Detection and Forensics

# Run Ivanti's Integrity Checker Tool (ICT):
# WARNING: Modified ICT may give false negatives — compare against clean baseline
# Download fresh ICT from Ivanti support portal

# Check for SPAWN malware indicators:
find / -name "*.system" -type d 2>/dev/null
find /tmp -newer /tmp -type f 2>/dev/null
find /etc -name "crontab" -exec cat {} ; | grep -v "^#"

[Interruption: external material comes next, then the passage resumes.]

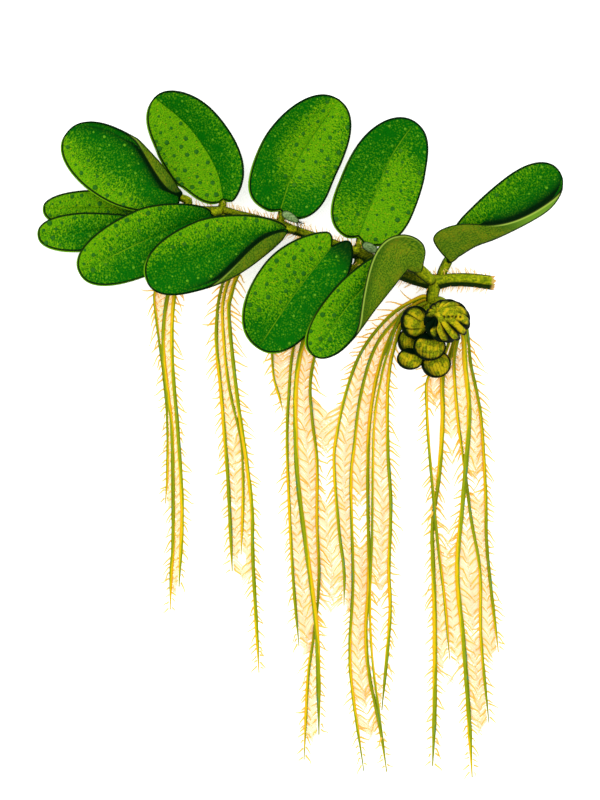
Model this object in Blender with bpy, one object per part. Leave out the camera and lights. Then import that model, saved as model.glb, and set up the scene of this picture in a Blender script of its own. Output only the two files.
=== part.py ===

# Check for unexpected SSH keys:
cat /etc/ssh/authorized_keys
find / -name "authorized_keys" 2>/dev/null -exec cat {} ;

# Review VPN access logs for unusual access patterns:
grep "POST /api/" /var/log/...  # Look for unusual API calls
# Specific endpoint: /api/v1/configuration/users/user-roles/user-role/rest-userrole1/web/

# Network indicators:
# SPAWNMOLE communicates on port 8443 (mimics legitimate traffic)
# Unexpected outbound connections from VPN appliance to unusual IPs

Remediation Steps

# Step 1: Isolate the appliance from the network
# DO NOT just patch — you must assume compromise if running vulnerable version

# Step 2: Run external ICT (download from Ivanti)
# Compare results with known-clean baseline

# Step 3: Factory reset (if indicators of compromise found)
# - Back up configuration
# - Perform factory reset
# - Upgrade to patched version (22.7R2.5+)
# - Restore configuration
# - Force all users to re-authenticate

# Step 4: Apply patch if no compromise found:
# Admin console > System > Software Updates > Check for Updates
# Install 22.7R2.5 or later

# Step 5: Rotate ALL credentials that may have traversed the VPN
# - User passwords
# - Service account passwords
# - API keys and certificates
# VPN gateway has access to all traffic — treat it as fully compromised

Broader Lessons: Network Edge Devices Are the New Perimeter

The Ivanti incident followed a pattern we’ve seen with Pulse Secure, Citrix, Fortinet, and Cisco — threat actors specifically target network edge devices because:

  • They sit at the network perimeter with privileged access to internal systems
  • They run proprietary OS that’s harder to monitor than standard servers
  • Patches are often delayed in production VPN environments
  • Legacy appliances often can’t run modern EDR solutions
# Network edge device hardening checklist:

# 1. Patch within 48 hours of critical CVE disclosure
# 2. Enable CISA's Known Exploited Vulnerabilities alerts
#    Subscribe: https://www.cisa.gov/known-exploited-vulnerabilities-catalog

# 3. Network monitoring for edge devices:
# Deploy NetFlow collection from VPN appliance
# Alert on unusual outbound connections
# Baseline normal traffic patterns and alert on deviations

# 4. Segment the management plane:
# Admin interface should NEVER be internet-accessible
# Use out-of-band management network

# 5. Zero Trust alternative to VPN:
# Consider replacing legacy VPNs with ZTNA solutions
# (Cloudflare Access, Zscaler Private Access, Tailscale)

Wrap Up

The Ivanti 2025 mass exploitation is a watershed moment for network security. State-sponsored actors are investing heavily in exploiting VPN and network appliances. The response must be equally aggressive: patch within days not weeks, assume edge devices may be compromised, and seriously evaluate ZTNA as a replacement for traditional VPNs.